И в особенности на Александрию. Намек на это можно усмотреть в именах гостей, принимаемых Цезарем у себя дома. В сентябре 46 года до Р.Х., как раз во время, чтобы понаблюдать за триумфами своего любовника, в Рим прибыла Клеопатра. Разместившись в особняке Цезаря на противоположном берегу Тибра, она начисто отказалась соблюдать какие бы то ни было республиканские условности, в полном объеме исполнив роль царицы Египта. Она привезла с собой не только своего мужа-брата и свиту из евнухов, но и наследника, годовалого царевича. Цезарь, уже женившийся, отказался признать своего незаконнорожденного сына, однако Клеопатра, не смущаясь этим, подчеркнула очевидное, назвав мальчика Цезарионом. Рим, естественно, был потрясен такой наглостью. И не менее естественно то, что всякий, кто хоть что-то из себя представлял, отправился на другой берег Тибра — поглазеть. Манера, с которой Клеопатра привечала гостей, в точности соответствовала ее представлению об их значимости: с Цицероном, например, нашедшим ее неприятной, она обошлась самым высокомерным образом. Однако глаза царицы искали только одного человека. И в августе 45 года, когда Цезарь окончательно возвратился в Италию, она поспешила навстречу ему.[261] И они устроили себе праздник за городом, на приволье. Лишь в октябре Цезарь наконец возвратился в Рим.

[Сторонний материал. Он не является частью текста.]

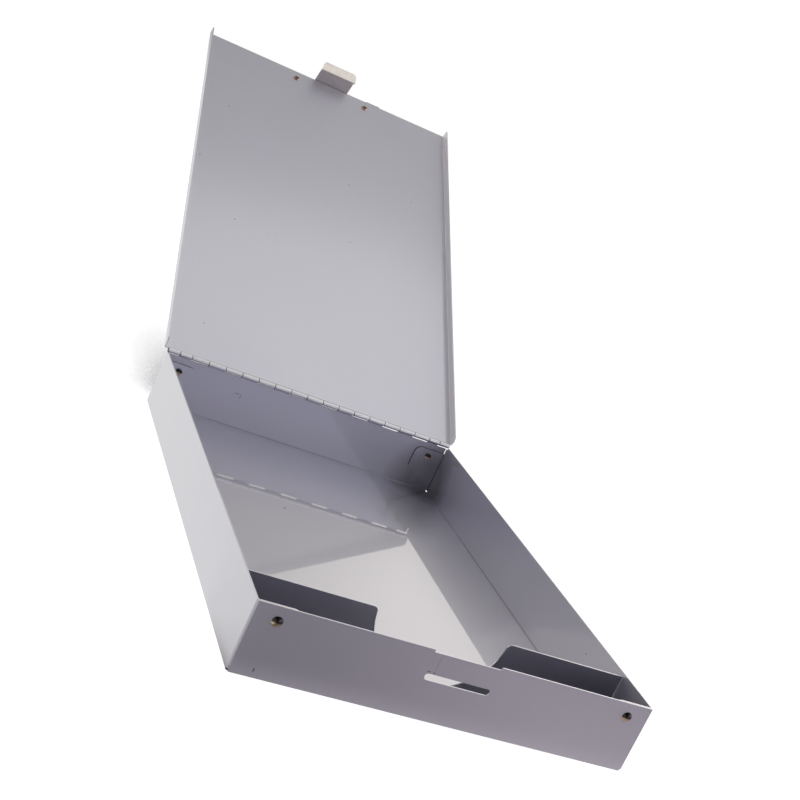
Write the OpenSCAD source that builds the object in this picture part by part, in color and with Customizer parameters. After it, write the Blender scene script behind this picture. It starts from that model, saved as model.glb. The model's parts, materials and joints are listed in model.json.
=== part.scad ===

Он обнаружил, что город переполнен самыми дикими слухам. Говорили — с полной убежденностью — что он намеревается перенести столицу империи в Александрию. Лица, наделенные меньшей фантазией, утверждали, что он намеревается жениться и на Клеопатре, невзирая на жену. Цезарь не стал опровергать слухи, но поставил в храме Венеры золоченую статую своей любовницы, оказав ей тем самым беспрецедентную, неслыханную честь. А поскольку богиня Венера самым тесным образом отождествлялась с Исидой, знак этот был намеком на новый, еще более громкий скандал. Если Клеопатре предстояло находиться в самом сердце Республики в качестве богини, то какую роль ее любовник предусмотрел для себя любимого? И потом, отчего рабочие возводят вокруг его дома подножие, словно у храма? И правда ли то, что великим понтификом назначен Антоний? Цезарь, не скупясь, разбрасывал намеки.